Insieme al mitico cenone, questi sono anche i giorni delle previsioni per l’anno che verrà; queste, come da copione collaudatissimo, spaziano tra i temi più diversi e persino seriosissimi quotidiani “british” come il Financial Times insieme a quelle sulle borse inseriscono suggerimenti agli scommettitori per gli imminenti mondiali di calcio (per la cronaca, la scommessa più interessante a 28 a 1 per il quotidiano inglese sarebbe quella sull’Italia). Non mancano, ovviamente, anche quelle finanziarie per cercare di capire cosa ci riserverà il 2014.
I temi non mancano: dall’inflazione al costo della benzina, dall’andamento della borsa a quello delle obbligazioni passando per il sempreverde spread e il Pil. Forse mai come quest’anno, però, per capire cosa ci possa riservare il futuro bisogna avere bene in mente cosa è successo negli ultimi mesi, perché i mercati si sono mossi alla grande prendendo scommesse decise sul prossimo futuro.
È stato l’anno delle borse in risalita con Tokyo su del 57%, New York del 29,1%, con i non per nulla disprezzabili 25% di Francoforte e 17% di Milano. È stato l’anno della riduzione degli spread e delle obbligazioni corporate in grande spolvero. I mercati hanno scomesso forte sulla riduzione dei rischi finanziari e se non sulla crescita futura certamente sul “peggio è passato” e “da qui non si può peggiorare ulteriormente”. È stato soprattutto l’anno delle banche centrali, i cui annunci e le cui mosse sono state al centro dell’attenzione degli investitori con i giorni clou che tenevano in sospeso i mercati per giorni e settimane.

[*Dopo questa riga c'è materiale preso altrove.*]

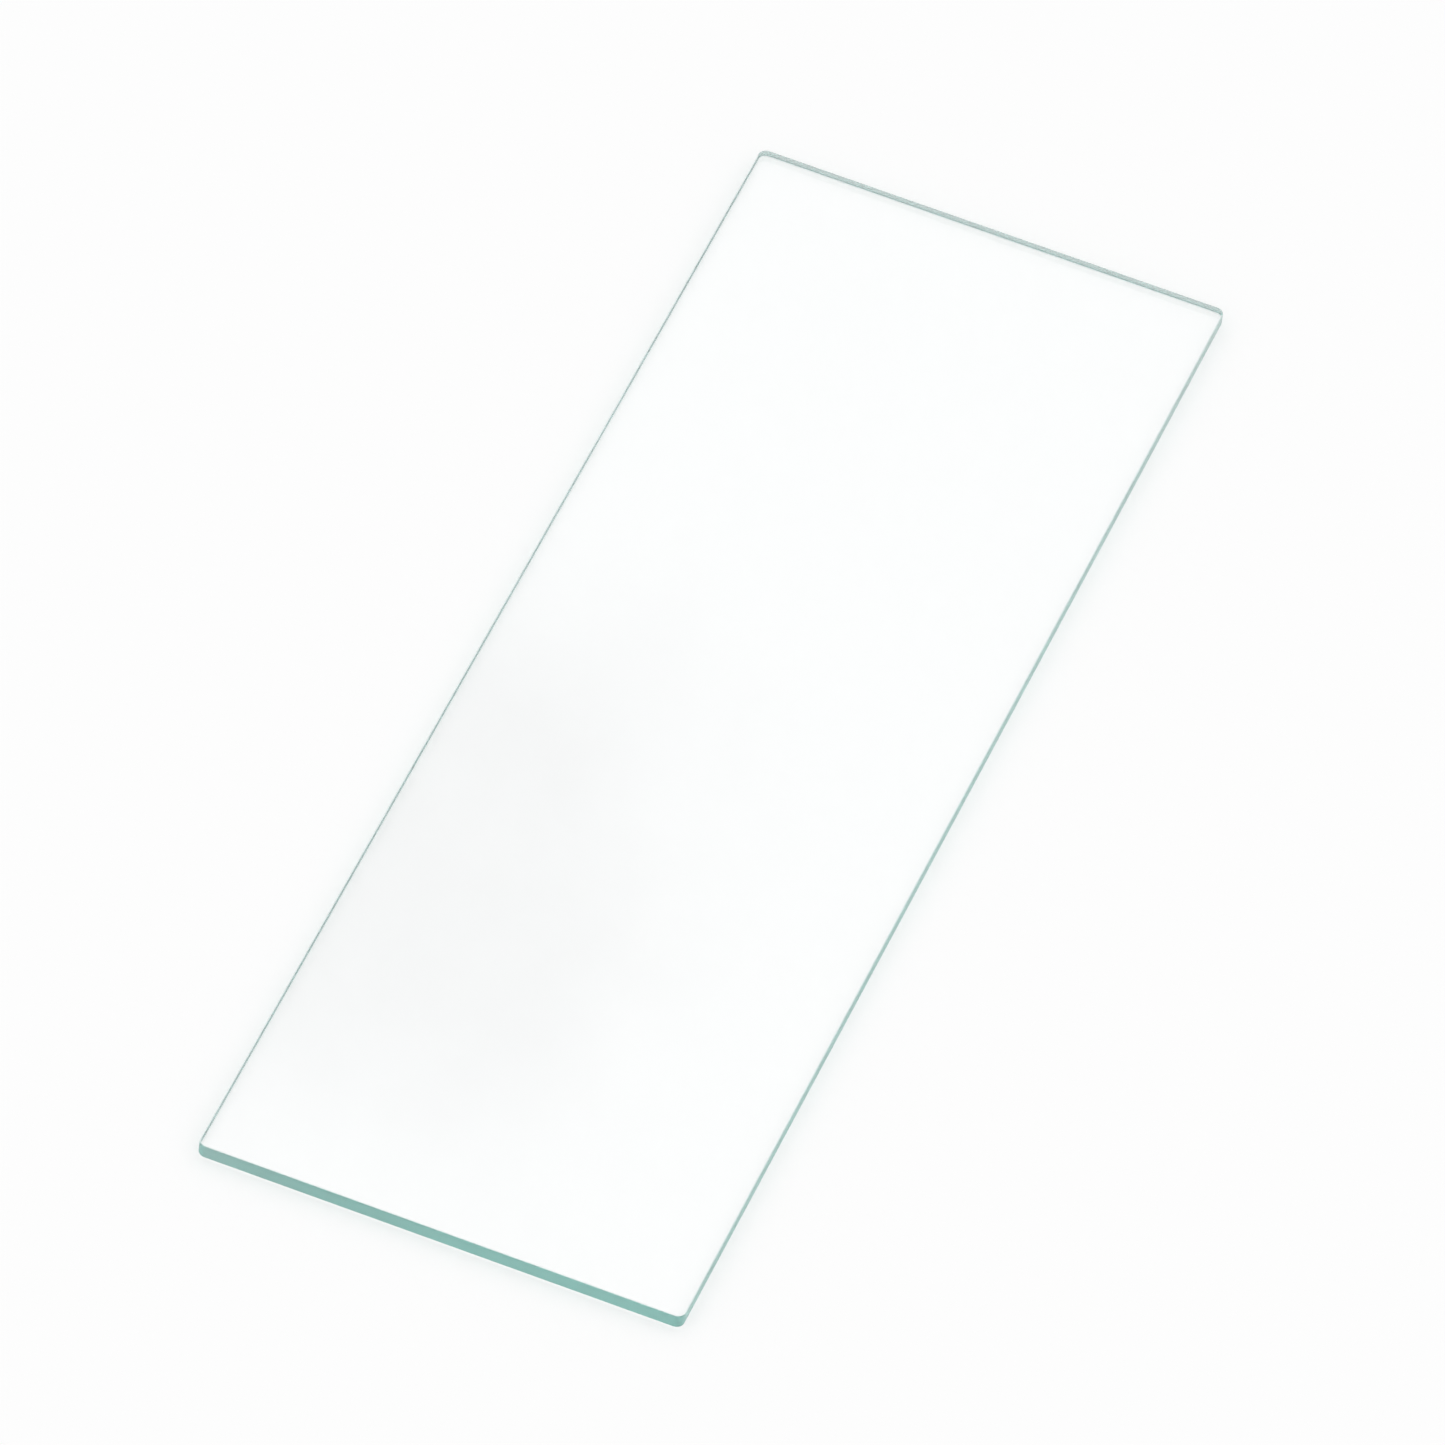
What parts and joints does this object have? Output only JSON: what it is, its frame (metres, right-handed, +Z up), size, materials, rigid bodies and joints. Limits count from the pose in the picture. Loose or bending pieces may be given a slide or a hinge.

Questo rozzissimo riassunto è sufficiente per proiettarci nel 2014 con un minimo di cognizione di causa. La scommessa che è stata fatta è quella, se non sulla fine della crisi, sulla fine del peggioramento e sull’inizio di un miglioramento dell’economia, soprattutto nei paesi dell’area euro; l’altra scommessa è che le banche centrali non smetteranno di dare il proprio supporto ai mercati.
Il tema iniziale sarà quello della corrispondenza o meno tra le scommesse forti prese dai mercati e i dati economici e societari che verranno effettivamente registrati. I titoli incorporano stime di crescita dei ricavi e degli utili aggressive che presuppongono dati in miglioramento netto rispetto a quelli del 2013. Questa sarà la prima criticità nei prossimi mesi che potrebbe portare anche a cocenti delusioni per i più ottimisti.
È ragionevole ipotizzare che il primo punto di svolta avvenga in occasione della pubblicazione dei risultati annuali quando normalmente manager e società mettono nero su bianco target e previsioni, avendo già a disposizione i dati dei primi mesi e i report interni sullo stato di salute dei clienti. Se dovesse, in altre parole, emergere che il miglioramento o non c’è o è molto inferiore a quello atteso, la delusione si vedrebbe sotto forma di cali percentuali. Questo potrebbe essere il tema dei primi 4 o 5 mesi del 2014.
I veri protagonisti per l’anno prossimo non sembrano però destinati a cambiare. Abbiamo detto che gli attori principali sono stati le banche centrali con i loro annunci e le loro politiche monetarie. L’esempio del mercato italiano è abbastanza lampante; nonostante i dati economici e di finanza pubblica disastrosi la borsa è salita e lo spread è sceso. Certo, le previsioni di miglioramento economico, giuste o sbagliate che siano, hanno avuto un effetto importante, ma l’anno non si sarebbe concluso in questo modo, senza oltretutto particolari scossoni nemmeno nelle fasi di più acuta crisi politica, se non fosse stata diffusa tra gli investitori la convinzione che le banche centrali non avrebbero fatto mancare il proprio supporto. L’azione della banche centrali ha aumentato la propensione per il rischio instillando la convinzione che ci fosse sempre una rete di sicurezza che salvasse da eventuali scivoloni finanziari ed economici.
Questo stesso scenario potrebbe rimanere valido anche per il prossimo anno. Nel caso in cui la ripresa non ci fosse o fosse estremamente fragile l’azione delle banche centrali dovrebbe continuare a supportare i mercati. La più grande illusione che si può coltivare è che la crisi si risolva come per magia in qualche trimestre mentre è molto più ragionevole che la soluzione agli enormi squilibri che si sono creati si trovi in anni.
Tutto questo rimane valido, nel caso italiano, se il Paese fa “i compiti”, con riforme vere e tagli veri alla spesa improduttiva che finora nonostante anni di crisi non si sono neanche intravisti. Altrimenti nemmeno le banche centrali, che pure continueranno a essere di supporto, potranno fare nulla.